Alaska: Moose rescued from Chilkat River the cowboy way

From: Anchorage Daily News

DeWitt, who works on a state road crew, was driving a loader up the Haines Highway about 7:30 a.m. Friday when he overheard a radio conversation about a moose stuck in the ice near Mile 15.

He figured Fish and Game would handle the situation, but when he arrived 45 minutes later, he found the animal smashing itself against the ice, trying to ram its way out of a hole midway across a 100-foot channel.

“(Fish and Game) didn’t know what to do. I decided to take the bull by the horns. It was right out there in the middle of God and everybody,” said DeWitt, who was joined by other motorists who’d seen or heard of the situation, including Mike Kinison and freelance wildlife photographer Ron Horn.

The cow’s thrashing expanded the size of the hole and eliminated thin ice, giving rescuers confidence in the strength of the ledge that remained.

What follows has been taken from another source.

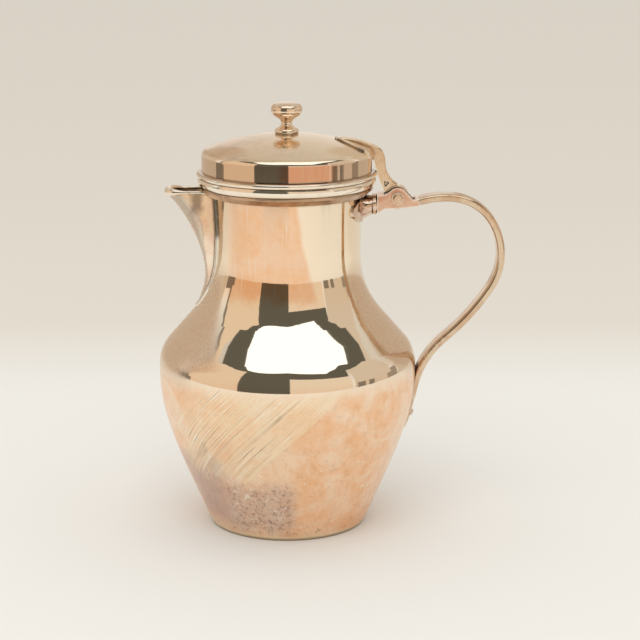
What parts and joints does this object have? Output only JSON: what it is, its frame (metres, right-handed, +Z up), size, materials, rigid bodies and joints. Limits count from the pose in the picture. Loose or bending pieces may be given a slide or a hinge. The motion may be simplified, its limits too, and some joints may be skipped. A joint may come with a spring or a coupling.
{
  "type": "chocolate pot",
  "caption": "Chocolate pot in worn silver plate: a wide shouldered body with a narrow neck, an open beak spout, a bent strap handle and a domed lid on a hinge.",
  "frame": {"origin": "centre of the foot's flat underside, on the pot's upright axis", "axes": "+Z up along the pot's axis, -X towards the beak, +X towards the hinge and the handle, +Y along the hinge pin"},
  "size_m": [0.1366, 0.1018, 0.1684],
  "materials": {
    "plate_body": "worn silver plate on a copper alloy, polished, tarnished and scratched",
    "plate_base": "worn silver plate, dull",
    "plate_trim": "worn silver plate, polished on the raised edges",
    "plate_hinge": "silver plate rubbed through to the copper alloy",
    "plate_handle": "worn silver plate, tan at the edges",
    "plate_lid": "worn silver plate, satin on the dome",
    "plate_inside": "silver plate, little worn",
    "plate_knob": "worn silver plate, polished"
  },
  "bodies": {
    "pot": {"body_shell": "plate_body", "base_plate": "plate_base", "rim_moulding": "plate_trim", "spout": "plate_trim", "spout_lip_wire": "plate_trim", "spout_seam_bead": "plate_trim", "neck_socket": "plate_hinge", "hinge_lug": "plate_hinge", "hinge_pin": "plate_hinge", "hinge_washers": "plate_hinge", "handle": "plate_handle", "handle_rivet": "plate_handle"},
    "lid": {"lid_cover": "plate_lid", "lid_flange": "plate_lid", "lid_bezel": "plate_inside", "lid_bracket": "plate_hinge", "finial": "plate_knob", "finial_washer": "plate_inside", "finial_nut": "plate_inside"}
  },
  "joints": [
    {"name": "lid_hinge", "type": "hinge", "parent": "pot", "child": "lid", "pos_m": [0.0432, 0, 0.1313], "axis": [0, 1, 0], "range_deg": [0, 100]}
  ]
}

At first, the moose rebuffed help attempts, swimming away when rescuers drew near. Eventually, she seemed to warm to resident Bud Stewart, lifting her head up out of the water to his outstretched hand and allowing him to pet her several times on the nose.

Using a rope Stewart brought from his house, the men lassoed the cow’s snout and eventually got a line around her neck.

[…]

“She never made a peep or a snort or gave us a foul look or nothing. She just laid there as peaceful as can be,” DeWitt said.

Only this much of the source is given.